I converted it whit a Ford 826F 6 cylinder engine from a Ford Cargo 813 and built a new oil sump for it to fit the front axle. at this moment I'm adding two hydraulic rams to the linkage system to have another 2 tons of lifting capacity and building a removable hitch for trailers.
next I'm going to built a steel replacement pressure plate for the double action clutch, because I already broke one aluminum pressure plate, but its still in development stage.
besides that I also have until recently had a '58 Power Major wich was also coverted to a 6 cylinder 826F engine.
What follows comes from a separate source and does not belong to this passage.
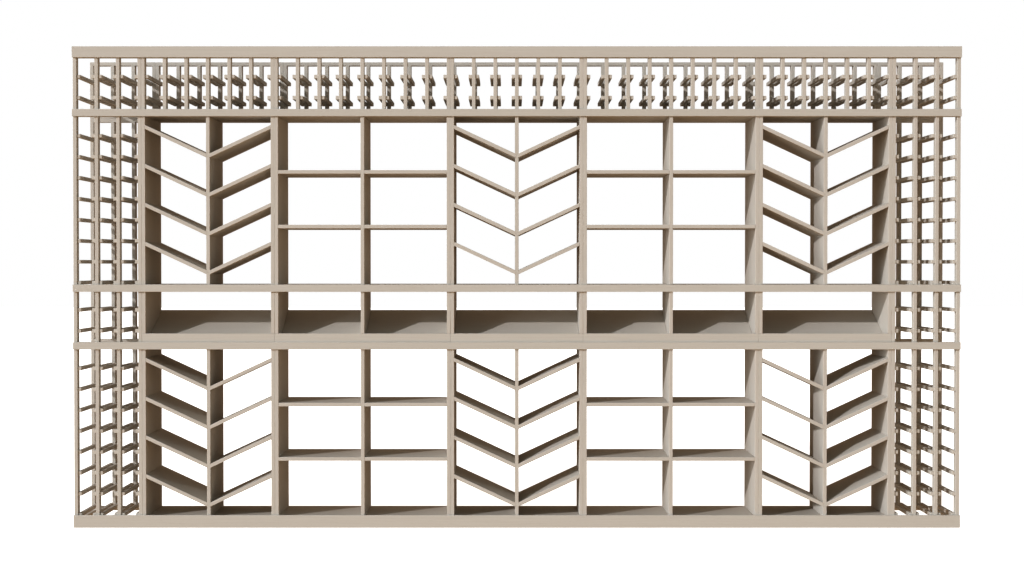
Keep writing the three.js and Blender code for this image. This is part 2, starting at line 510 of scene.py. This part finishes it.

besides that I also have a '66 Ford Mustang Fastback GT and a '68 Mustang 428 Cobra Jet GT, both are in rebuild status.
at this point I'm building a independant rear axle for these cars
and there are various other projects wich are currently on hold.
I have to thank my father for all the help whit everything.
uhh no, I work at a car shop specialized in 4 wheel drives and US cars, which in the Netherlands are not very common cars.
I learned all the welding at home from my dad, and whenever he had to do something special he took me with him trying to learn me something and I was happy to come along, so that's where I picked up some welding tricks which come in handy from time to time, it's actually not something I really like to do.
Rebuilding engines and manual and automatic transmissions is what I do most often at work, which is also what I like to do best. my hobby is restoring anything Ford from the 50's to 70's.